- Abbreviation: LRP
- Chairperson: Giedrė Pavasarytė
- Vice Chairpeople: Juozas Bernatonis Ingrida Baltrušytė-Četrauskienė Petras Čimbaras Kęstutis Daukšys Elvinas Jankevičius Andrius Palionis Živilė Pinskuvienė Andrius Šedžius
- Founder: Gediminas Kirkilas
- Founded: 13 April 2018 (LSDDP) 29 July 2021 (LRP)
- Split from: Social Democratic Party of Lithuania
- Headquarters: Vilnius
- Ideology: Social democracy Regionalism Social conservatism
- Political position: Left-wing
- Colours: Yellow
- Seimas: 0 / 141
- European Parliament: 0 / 11
- Municipal councils: 57 / 1,498

Website
- regionupartija.lt

= Lithuanian Regions Party =

Lithuanian political party

The Lithuanian Regions Party (Lietuvos regionų partija, LRP), also translated as the Lithuanian Party of Regions, is a political party in Lithuania. It was founded in 2018 as the Social Democratic Labour Party of Lithuania (Lietuvos socialdemokratų darbo partija, LSDDP) following a split of members from Social Democratic Party of Lithuania (LSDP; also joined by former members of the Labour Party) after the LSDP's decision to exit a coalition government with the Lithuanian Farmers and Greens Union in 2017.

==History==

Party logo until name change in June 2021

The party was a junior partner in government in the Seimas, Lithuania's unicameral Parliament, from 2018 to 2020. At the time, the LSDDP had 50 sections.

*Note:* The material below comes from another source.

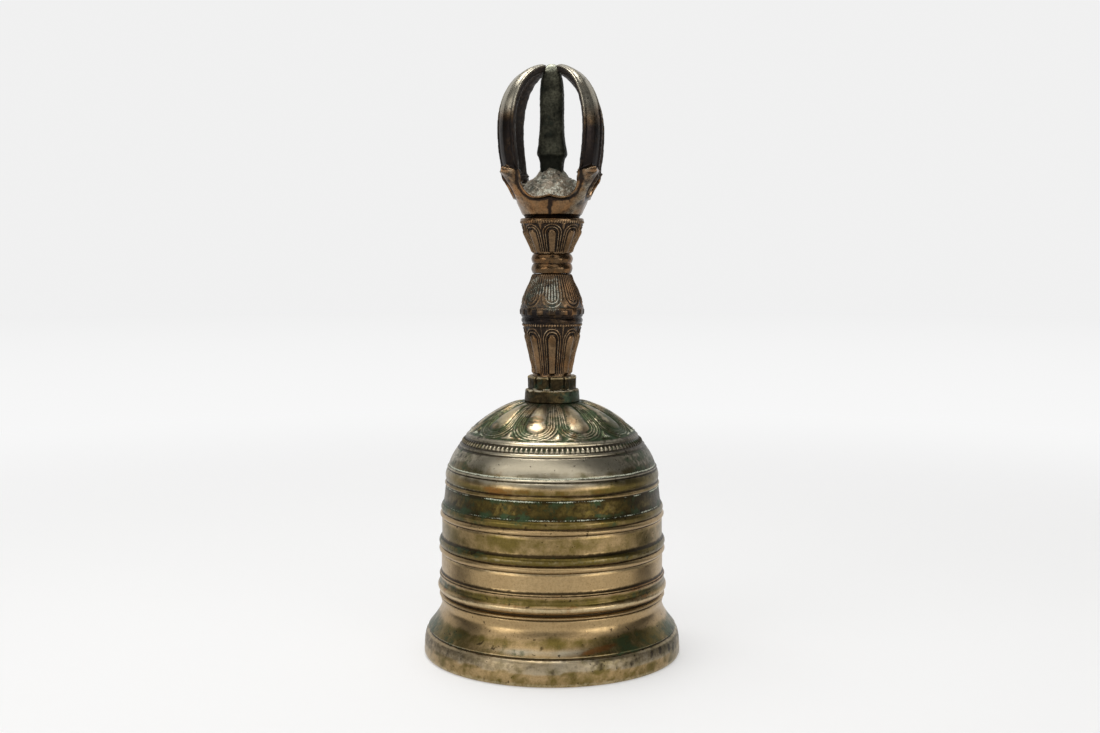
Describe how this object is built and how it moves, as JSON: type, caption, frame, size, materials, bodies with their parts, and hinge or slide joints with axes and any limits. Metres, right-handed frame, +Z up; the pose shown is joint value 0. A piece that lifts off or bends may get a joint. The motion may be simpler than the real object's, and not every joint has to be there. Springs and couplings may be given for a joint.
{
  "type": "hand bell",
  "caption": "Cast bronze hand bell with moulded body, petalled dome, baluster grip, caged prong finial and a hanging clapper.",
  "frame": {"origin": "centre of the mouth, on the surface that the bell stands on", "axes": "+Z up along the bell's axis, -Y towards the front view"},
  "size_m": [0.0884, 0.0884, 0.2],
  "materials": {
    "body_bronze": "aged golden bronze with green patina in the grooves",
    "collar_bronze": "dull bronze, rough edges",
    "handle_bronze": "dark handled bronze, blackened recesses",
    "rough_bronze": "black green, rough cast",
    "iron": "forged, brown rust bloom"
  },
  "bodies": {
    "bell": {"bell_body": "body_bronze", "lower_collar": "collar_bronze", "upper_collar": "collar_bronze", "grip_baluster": "handle_bronze", "neck_ring": "handle_bronze", "lotus_cup": "handle_bronze", "prong_crown": "handle_bronze", "centre_prong": "rough_bronze", "crown_washer": "iron", "tang_wedge": "iron"},
    "swivel": {"swivel_ring": "iron"},
    "clapper": {"clapper_shank": "iron", "clapper_bob": "iron"}
  },
  "joints": [
    {"name": "swivel_swing", "type": "hinge", "parent": "bell", "child": "swivel", "pos_m": [0, 0, 0.0711], "axis": [0, 1, 0], "range_deg": [-20, 20]},
    {"name": "clapper_swing", "type": "hinge", "parent": "swivel", "child": "clapper", "pos_m": [0, 0, 0.0657], "axis": [1, 0, 0], "range_deg": [-20, 20]}
  ]
}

The party scored badly in the 2019 European Parliament election, scoring only 2.4% of votes and failing to elect any MEP. The party won slightly over 3% of the popular vote and 3 seats in the 2020 parliamentary election (only one MP, Andrius Palionis, was reelected). By this, the party became eligible to state dotation, but it was not allowed to form a separate parliamentary group, as a minimum of seven MPs are required for its formation. To do so, the LSDDP aligned with the Electoral Action of Poles in Lithuania, Freedom and Justice (formerly Order and Justice) and independent right-wing deputies Petras Gražulis and Valdemaras Valkiūnas to form the Lithuanian Group of Regions (Lietuvos regionų frakcija).

In July 2021, the party adopted the name Lithuanian Regions Party. Jonas Pinskus, a former member of the Labour Party who joined the LSDDP in 2018, was elected chairman. He emphasized taking the party to a regionalist direction and emphasized growing differences between the Regions Party and LSDP.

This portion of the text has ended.